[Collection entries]
* begin *

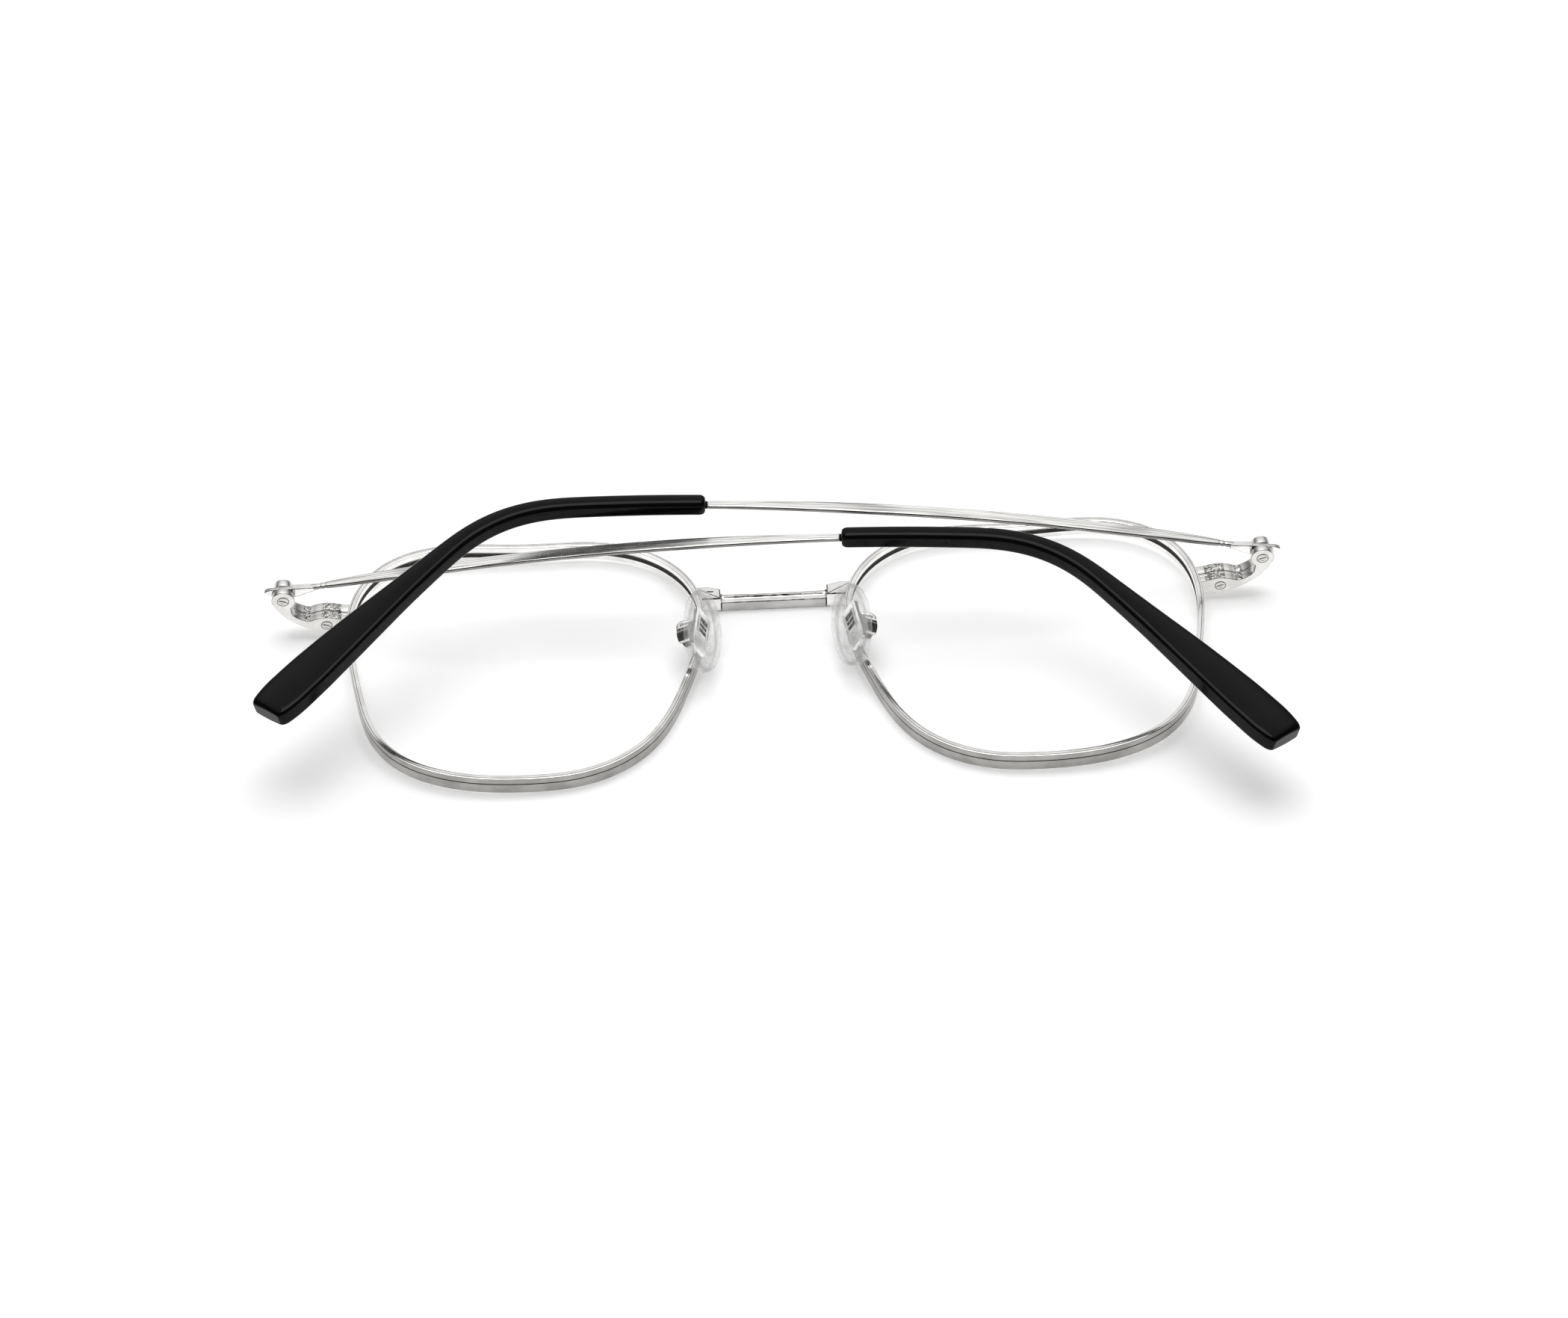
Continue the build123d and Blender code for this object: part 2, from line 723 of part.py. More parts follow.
with BuildPart() as arm_model:
    with BuildLine() as wire_line:
        cup_back = rock_point + back_way * (cup_depth - cup_slot_depth / 2)
        FilletPolyline(
            foot - Vector(0, 0, pad_wire_sink),
            foot + Vector(pad_wire_rise_outward, 0, pad_wire_rise),
            foot + Vector(pad_wire_reach_outward, -pad_wire_reach_down, pad_wire_reach_back),
            cup_back,
            radius=pad_wire_bend,
        )
    with BuildSketch(Plane(origin=wire_line.line @ 0, z_dir=wire_line.line % 0)):
        Circle(pad_wire_radius)
    sweep()
    add(rim_form.part, mode=Mode.SUBTRACT)
    with BuildSketch(pad_frame.offset(rock_distance - cup_slot_depth / 2)):
        Circle(cup_radius)
    extrude(amount=cup_depth)
    with BuildSketch(pad_frame.offset(rock_distance - cup_slot_depth / 2)):
        Rectangle(cup_radius * 3, lug_thickness + lug_gap * 2)
    extrude(amount=cup_slot_depth, mode=Mode.SUBTRACT)
    with BuildSketch(rock_frame.offset(-cup_radius)):
        Circle(pad_screw_radius + seat_gap)
    extrude(amount=cup_radius * 2, mode=Mode.SUBTRACT)

with BuildPart() as pad_screw_model:
    with BuildSketch(rock_frame.offset(-pad_screw_length / 2)):
        Circle(pad_screw_radius)
    extrude(amount=pad_screw_length)

pad_pieces = (
    ("nose_pad", pad_model),
    ("pad_plate", plate_model),
    ("pad_arm", arm_model),
    ("pad_screw", pad_screw_model),
)
for piece_name, model in pad_pieces:
    for side, hand in (("right", 1), ("left", -1)):
        with BuildPart() as pad_piece:
            if hand > 0:
                add(model.part)
            else:
                mirror(model.part, about=Plane.YZ)
        pad_piece.part.label = f"{side}_{piece_name}"
        export_step(pad_piece.part, f"parts/{side}_{piece_name}.step")
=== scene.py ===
import bpy
import numpy as np
from mathutils import Matrix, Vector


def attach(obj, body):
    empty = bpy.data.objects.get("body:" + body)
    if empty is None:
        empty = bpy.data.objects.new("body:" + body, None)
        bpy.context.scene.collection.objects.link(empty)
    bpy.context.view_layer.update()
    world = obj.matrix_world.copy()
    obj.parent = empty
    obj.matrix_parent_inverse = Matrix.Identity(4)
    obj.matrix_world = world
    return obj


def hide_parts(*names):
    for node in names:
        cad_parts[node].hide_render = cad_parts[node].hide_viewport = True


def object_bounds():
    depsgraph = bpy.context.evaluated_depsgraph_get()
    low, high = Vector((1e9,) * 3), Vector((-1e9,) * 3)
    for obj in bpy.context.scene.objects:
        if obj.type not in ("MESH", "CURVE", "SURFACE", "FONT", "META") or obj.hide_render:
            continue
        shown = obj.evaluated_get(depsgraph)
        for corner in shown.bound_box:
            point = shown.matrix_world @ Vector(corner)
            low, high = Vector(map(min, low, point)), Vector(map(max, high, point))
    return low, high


# Folded metal glasses on a white table. Sizes are in millimetres, and MM turns them into metres.
# Frame: +X is the wearer's right, +Y is up the face, +Z is up from the table towards the head.
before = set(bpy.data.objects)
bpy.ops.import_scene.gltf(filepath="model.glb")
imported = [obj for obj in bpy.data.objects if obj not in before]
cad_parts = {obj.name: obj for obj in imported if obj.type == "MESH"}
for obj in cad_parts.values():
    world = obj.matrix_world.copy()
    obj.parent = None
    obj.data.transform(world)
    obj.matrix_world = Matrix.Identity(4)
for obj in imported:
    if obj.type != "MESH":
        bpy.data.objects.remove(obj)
cad_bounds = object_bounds()
MM = 0.001
HANDS = (("right", 1), ("left", -1))


# Rims
# Each rim is one drawn wire of white metal, bent to the lens and closed beside the endpiece. It is
# satin outside and polished inside, with fine lines rolled in and a groove that holds the lens; their
# bottoms are painted near-black shade.
RIM_WIDTH = 49.1
RIM_HEIGHT = 45.0
RIM_GAP = 19.1
RIM_CENTRE_Y = -11.47
RIM_WALL = 0.85
RIM_DEPTH = 2.55
CURVE_RADIUS = 400.0
CURVE_CENTRE_INWARD = 7.0
CURVE_CENTRE_BELOW = 6.03
CURVE_LOW_Z = -0.22
RIM_CENTRE_X = (RIM_GAP + RIM_WIDTH) / 2
RIM_OUTER_X = RIM_GAP / 2 + RIM_WIDTH
RIM_OUTLINE_SHARES = [
    (0.976, 0.000), (1.000, 0.293), (0.950, 0.599), (0.780, 0.852), (0.519, 0.981), (0.000, 0.993),
    (-0.511, 0.967), (-0.766, 0.836), (-0.945, 0.596), (-1.000, 0.292), (-0.954, 0.000),
    (-0.878, -0.257), (-0.790, -0.498), (-0.658, -0.719), (-0.468, -0.885), (-0.240, -0.976),
    (0.000, -1.000), (0.493, -0.932), (0.723, -0.789), (0.872, -0.549), (0.937, -0.274),
]
LENS_THICKNESS = 1.7
LENS_RECESS = 0.42
GROOVE_PLACE = 1.5
GROOVE_WIDTH = 0.16
GROOVE_DEPTH = 0.1
REAR_LINE_INSET = 0.26
REAR_LINE_WIDTH = 0.07
REAR_LINE_DEPTH = 0.05
LENS_GROOVE_DEPTH = 0.35
LENS_GROOVE_HALF = 0.45
EDGE = 0.1
FINE_EDGE = 0.02
RIM_COUNT = 420
FINE_STEPS = 8
SHARPEST_MITRE = 0.5
CLOUD_SIZE = (3.1, 2.7, 2.9)
SMEAR_SIZE = (2.3, 2.9, 2.1)
BRUSH_BUMP = 0.012
POLISH_BUMP = 0.006
RIM_BRUSHING = (6.0, 0.07, 0.07)
RIM_DRAWING = (5.0, 0.12, 0.12)
GAP_MOTTLE_SIZE = (0.3, 0.3, 0.3)


class Value:
    """One output in a node tree. Sums, differences and products of values add Math nodes."""

    def __init__(self, shader, output):
        self.shader = shader
        self.output = output

    def maths(self, operation, first, second):
        return self.shader.add("Math", {"operation": operation}, {0: first, 1: second})

    def __add__(self, other):
        return self.maths("ADD", self, other)

    def __sub__(self, other):
        return self.maths("SUBTRACT", self, other)

    def __rsub__(self, other):
        return self.maths("SUBTRACT", other, self)

    def __mul__(self, other):
        return self.maths("MULTIPLY", self, other)

    __radd__ = __add__
    __rmul__ = __mul__

    def above(self, low, high):
        """0 below the low value and 1 over the high one, smooth between."""
        settings = {"interpolation_type": "SMOOTHSTEP"}
        return self.shader.add("MapRange", settings, {"Value": self, "From Min": low, "From Max": high})

    def mix(self, first, last):
        """From the first number to the last as this value goes from 0 to 1."""
        return self.shader.add("MapRange", {}, {"Value": self, "To Min": first, "To Max": last})

    def tint(self, first, last):
        """From the first colour to the last as this value goes from 0 to 1."""
        inputs = {"Factor": self, "A": (*first, 1), "B": (*last, 1)}
        return self.shader.add("Mix", {"data_type": "RGBA"}, inputs, "Result")


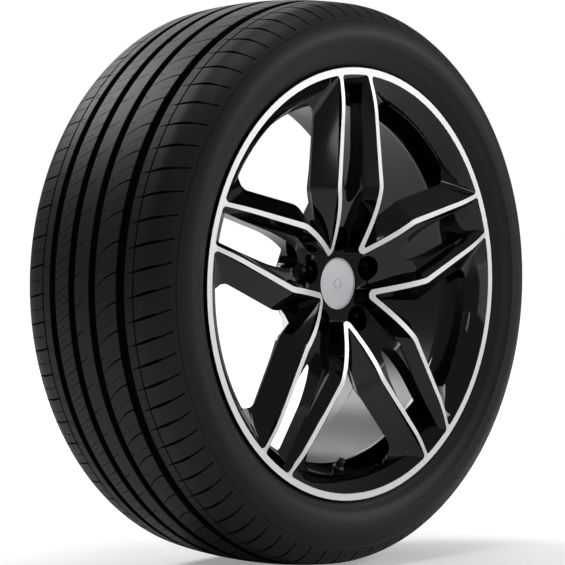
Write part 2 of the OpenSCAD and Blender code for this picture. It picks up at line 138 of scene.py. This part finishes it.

* end *

### What to do
Only the lines from the one containing "extrude(amount=pad_screw_length)" to the one containing "obj.matrix_world = world" are to be printed, both ends included, exactly as written.

### Final answer
    extrude(amount=pad_screw_length)

pad_pieces = (
    ("nose_pad", pad_model),
    ("pad_plate", plate_model),
    ("pad_arm", arm_model),
    ("pad_screw", pad_screw_model),
)
for piece_name, model in pad_pieces:
    for side, hand in (("right", 1), ("left", -1)):
        with BuildPart() as pad_piece:
            if hand > 0:
                add(model.part)
            else:
                mirror(model.part, about=Plane.YZ)
        pad_piece.part.label = f"{side}_{piece_name}"
        export_step(pad_piece.part, f"parts/{side}_{piece_name}.step")
=== scene.py ===
import bpy
import numpy as np
from mathutils import Matrix, Vector


def attach(obj, body):
    empty = bpy.data.objects.get("body:" + body)
    if empty is None:
        empty = bpy.data.objects.new("body:" + body, None)
        bpy.context.scene.collection.objects.link(empty)
    bpy.context.view_layer.update()
    world = obj.matrix_world.copy()
    obj.parent = empty
    obj.matrix_parent_inverse = Matrix.Identity(4)
    obj.matrix_world = world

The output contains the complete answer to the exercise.